Cell-derived vesicles are not mere cellular waste products, but can play an active role in the body’s immune system. Esther Nolte-’t Hoen was convinced of that already during her PhD. At that time, about ten years ago, this was a controversial topic within the scientific community. But Esther persevered and remained loyal to ‘her’ extracellular vesicles. Only a few years later this research area became more-widely recognized, and nowadays receives a lot of attention from researchers in various disciplines. In the meantime, Esther has become Assistant Professor at the Department of Biochemistry and Cell Biology of the Faculty of Veterinary Sciences at Utrecht University and is an expert in the field of extracellular vesicles and the immune system. Esther doesn’t often sit back and relax since she has many more innovative ideas and ambitious plans for research.
“Dare to think beyond existing paradigms”
“My motto comes from the American essayist and renown thinker Ralph Waldo Emerson ‘Do not go where the path may lead, go instead where there is no path and leave a trail’. A parallel can be drawn between his motto and doing scientific research: the search of the unknown. Esther has an ambition to think outside the existing paradigms and keep an open mind.Especially in cases where results are different from what was expected, great discoveries can be made. I seek answers in the direction of yet untraveled paths. By thinking beyond the established theories, by seeking cross connections, and by combining different research disciplines, I am convinced we can increase our conceptual knowledge of biological systems.”
Excitement and creativity
After high school I decided to study Medical Biology as I was interested in the processes of the human body and how hitches in these processes can lead to disease. During my internships at several laboratories I found out that I particularly liked fundamental research. What appealed to me in research? The excitement when making scientific discoveries and the creativity you can put into research. I first came across immunological research during my internships. What fascinated me in this field was the enormous complexity of the immune system. The immune system is active in almost all parts of our organ systems and is therefore involved in many disease processes.

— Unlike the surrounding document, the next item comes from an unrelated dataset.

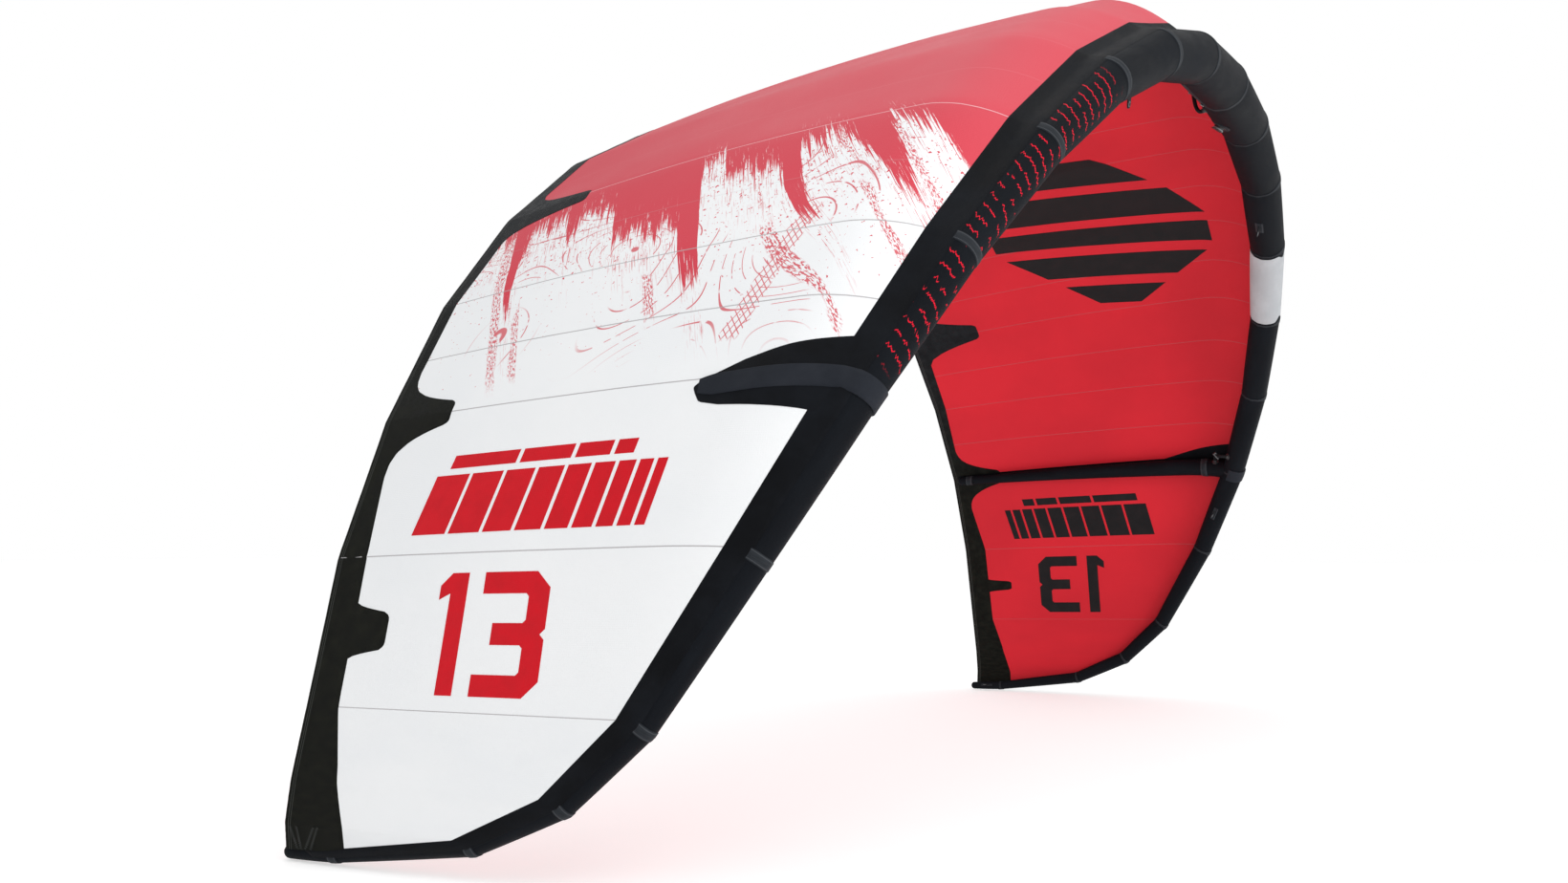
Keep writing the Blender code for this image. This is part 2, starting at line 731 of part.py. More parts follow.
def clip(name, home):
    """A pinch clip closed on the hose: the body's lower jaw, and a lever that hinges on the body's pin."""
    pivot_y, pivot_z = -0.0145, 0.0049
    base = box_mesh("clip_base", (-0.007, -0.0175, -0.0066), (0.007, 0.0175, -0.0036))
    body = add_object(f"clip_body_{name}", base, "moulded_black", home)
    for label, low in (("left", -0.0072), ("right", 0.0052)):
        ear = box_mesh(f"clip_ear_{label}", (low, -0.0178, -0.0060), (low + 0.0020, -0.0115, 0.0080))
        boolean(body, add_cutter(f"clip_ear_{label}_{name}", ear, home), "UNION")
    pin = rod_mesh("clip_pin", 0.0010, (-0.0062, pivot_y, pivot_z), (0.0062, pivot_y, pivot_z))
    boolean(body, add_cutter(f"clip_pin_{name}", pin, home), "UNION")
    stop = box_mesh("clip_stop", (-0.0045, 0.0140, -0.0060), (0.0045, 0.0170, 0.0030))
    boolean(body, add_cutter(f"clip_stop_{name}", stop, home), "UNION")

    hinge = frame_empty(f"clip_hinge_{name}", Matrix.Translation((0, pivot_y, pivot_z)), home)
    jaw = box_mesh("clip_jaw", (-0.0045, 0, 0.0036 - pivot_z), (0.0045, 0.0190 - pivot_y, 0.0062 - pivot_z))
    lever = add_object(f"clip_lever_{name}", jaw, "moulded_grey", hinge)
    knuckle = rod_mesh("clip_knuckle", 0.0028, (-0.0045, 0, 0), (0.0045, 0, 0), 24)
    boolean(lever, add_cutter(f"clip_knuckle_{name}", knuckle, hinge), "UNION")
    bore = rod_mesh("clip_bore", 0.0014, (-0.01, 0, 0), (0.01, 0, 0), 24)
    boolean(lever, add_cutter(f"clip_bore_{name}", bore, hinge), "DIFFERENCE")


def line_tab(name, station, vertex, side):
    """A flat webbing tab with an eye, standing off the leading edge. Bridle and rear lines tie on here."""
    half = TAB_WIDTH / 2
    outline = bpy.data.curves.new(name, "CURVE")
    outline.dimensions = "2D"
    outline.fill_mode = "BOTH"
    outline.extrude = TAB_THICK / 2
    border = [(-half, 0.0), (half, 0.0)]
    for k in range(9):
        turn = math.pi * k / 8
        border.append((half * math.cos(turn), TAB_HEIGHT - half + half * math.sin(turn)))
    eye = []
    for k in range(12):
        turn = 2 * math.pi * k / 12
        eye.append((TAB_EYE * math.cos(turn), TAB_HEIGHT - half + TAB_EYE * math.sin(turn)))
    for loop in (border, eye):
        spline = outline.splines.new("POLY")
        spline.points.add(len(loop) - 1)
        for point, (x, y) in zip(spline.points, loop):
            point.co = (x, y, 0.0, 1.0)
        spline.use_cyclic_u = True
    place = facet_frame(station, vertex, 0.001, side)
    stand = Matrix.Rotation(math.radians(90), 4, "X")
    obj = bpy.data.objects.new(name, outline)
    outline.materials.append(material("webbing_grey"))
    KITE.objects.link(obj)
    obj.parent = FRAME
    obj.matrix_local = place @ stand


def line_tabs():
    for side, sign in SIDES.items():
        line_tab(f"bridle_tab_{side}_1", BRIDLE_STATIONS[0], TAB_FACET, sign)
        line_tab(f"bridle_tab_{side}_2", BRIDLE_STATIONS[1], TAB_FACET, sign)
        line_tab(f"rear_tab_{side}", REAR_STATION, TAB_FACET, sign)


def centre_on_footprint():
    """Moves the frame so that the footprint's middle is the origin and the lowest point is at z = 0."""
    bpy.context.view_layer.update()
    graph = bpy.context.evaluated_depsgraph_get()
    low, high = Vector((9, 9, 9)), Vector((-9, -9, -9))
    for obj in KITE.objects:
        if obj.type == "EMPTY":
            continue
        shape = obj.evaluated_get(graph)
        for vertex in shape.to_mesh().vertices:
            point = shape.matrix_world @ vertex.co
            for axis in range(3):
                low[axis] = min(low[axis], point[axis])
                high[axis] = max(high[axis], point[axis])
        shape.to_mesh_clear()
    FRAME.location = (-(low.x + high.x) / 2, -(low.y + high.y) / 2, -low.z)
    bpy.context.view_layer.update()


clear_scene()
KITE = new_collection("kitesurf_kite")
CUTTERS = new_collection("cutters")
CUTTERS.hide_render = True
SEAMS = seam_list()
FRAME = frame_empty("kite_frame", Matrix(), None)

leading_edge_sleeves()
valve(leading_edge_bladder())
zip_and_slider()
struts()
canopy_panels()
trailing_bands()
patches()
strut_straps()
hoses_and_clips()
line_tabs()
centre_on_footprint()
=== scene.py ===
"""The looks of a 13 square metre inflatable kitesurf kite, built round its CAD frame.

X is the span, Y runs back from the leading edge, and Z is up. Seam 0 of the leading edge is on the centre
line and seam 12 is the tip. A station counts seams out from the centre, so 6.5 is half way along the panel
after seam 6. A signed station is negative on the left half. A vertex counts sixteenths round the tube: 0 is
its back, 4 its outer side, 8 its front and 12 its inner side.
"""

import json
import math

import bmesh
import bpy
from mathutils import Matrix, Vector, noise


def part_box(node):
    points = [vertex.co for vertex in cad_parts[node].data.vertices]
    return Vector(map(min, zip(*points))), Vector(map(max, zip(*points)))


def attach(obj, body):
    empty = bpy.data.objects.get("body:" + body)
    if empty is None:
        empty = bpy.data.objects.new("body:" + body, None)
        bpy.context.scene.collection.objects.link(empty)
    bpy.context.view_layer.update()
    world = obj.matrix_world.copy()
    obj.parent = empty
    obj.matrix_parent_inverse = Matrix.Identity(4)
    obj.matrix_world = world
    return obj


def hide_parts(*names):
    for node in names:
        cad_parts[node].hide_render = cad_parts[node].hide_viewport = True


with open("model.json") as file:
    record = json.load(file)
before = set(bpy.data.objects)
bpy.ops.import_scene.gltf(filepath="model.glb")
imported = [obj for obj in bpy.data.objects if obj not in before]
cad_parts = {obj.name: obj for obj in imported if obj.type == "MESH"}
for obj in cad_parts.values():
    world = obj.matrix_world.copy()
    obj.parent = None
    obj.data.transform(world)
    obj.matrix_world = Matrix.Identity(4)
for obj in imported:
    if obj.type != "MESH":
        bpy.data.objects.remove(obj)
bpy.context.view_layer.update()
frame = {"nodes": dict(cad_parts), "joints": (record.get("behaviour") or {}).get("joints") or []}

# The leading edge, as in the CAD part.
PANEL_LENGTHS = (0.4745,) * 8 + (0.285, 0.285, 0.445, 0.155)
PANEL = PANEL_LENGTHS[0]
ARCH_PANELS = 8
LEAN_FIRST, LEAN_STEP = 4.25, 10.3
SWEEP_LINEAR, SWEEP_SQUARE = 2.24, 0.31
TIP_LEANS = (84.0, 88.0, 90.0, 90.0)
TIP_SWEEPS = (47.0, 66.0, 82.0, 88.0)
TUBE_RADIUS, TUBE_TAPER = 0.096, 0.0155
TUBE_SIDES = 16
SLEEVE_SEAMS = {"left": (0, 2, 4, 6, 8, 10, 12), "right": (0, 1, 2, 4, 6, 8, 10, 12)}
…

“What determines the interactions between immune cells? How do these communication processes between cells influence cellular behaviour? How does this affect the activity of the immune system? These are the questions that I find really intriguing. It seems that extracellular vesicles serve as messengers for communication between cells. This means of communication can be very important for our immune system. Tightly-regulated communication processes between cells can counteract attacks by incoming microbes, e.g. viruses and bacteria.”
“During my PhD, between 2000 and 2003, I discovered that immune cells pass on extracellular vesicles to one another. The vesicles are small packages containing very specific information that can affect target cell behaviour. This is a really fascinating concept that I wanted to explore further as a post doctoral researcher. Initially, it was extremely difficult to get our data on these vesicles published in the scientific literature. The vesicles were generally seen as useless cellular waste products. Since 2008, a couple of important discoveries caused a turnaround, and this research field became widely accepted and even popular within the biomedical sciences. The number of publications is now exponentially increasing, an international society has been established, and a new journal has become available specifically on this topic.”
“The research can be of importance to animals as well as humans”
“As we acquired a lot of expertise in this area within our research group over the years , I collected plenty of material and ideas to write an ERC grant proposal. In 2013, I received the grant: no less than 1.5 million euro to set up an innovative research line. Currently, my main task involves developing and expanding this research line. Now that I have received the grant, I am able to answer many of the questions that have arisen over the years about the role of extracellular vesicles in the immune system.”
“Although I work at the Faculty of Veterinary Sciences, this does not mean that I only work with animals. For the fundamental molecular research we make use of different cell systems in cell culture flasks in which we simulate the communication processes between immune cells. The information obtained through these types of experiments of course needs to be verified in living organisms at a later stage. The research can be of importance to animals as well as humans.”
“In addition to this fundamental research, we also do more applied research within the field of Infection & Immunity. In collaboration with Nutricia Research we have a project on breast milk. . We are trying to find out how extracellular vesicles in breast milk contribute to development of the infant’s immune system. This project is also of importance in the veterinary field. Think about questions as whether the immune system of calves would be fitter if they would drink mother’s milk instead of the commonly-used formula. We are also involved in research to discover cancer-related biomarkers in blood. I enjoy the combination of doing both fundamental and more applied research. Both types of research are necessary to unveil novel insights that can improve both human and animal health.”
“My average day is not only filled with pure science. My work encompasses a lot of managerial work and meetings, training of PhD students, management of technicians, and supervision of interns and students writing their thesis. My advice for PhDs and students that want to pursue a career as scientists? Brainstorm! Make use of other researchers as a sounding board. And always remain very critical of your own data. Well-supported theories allow for faster research and make your research more credible.”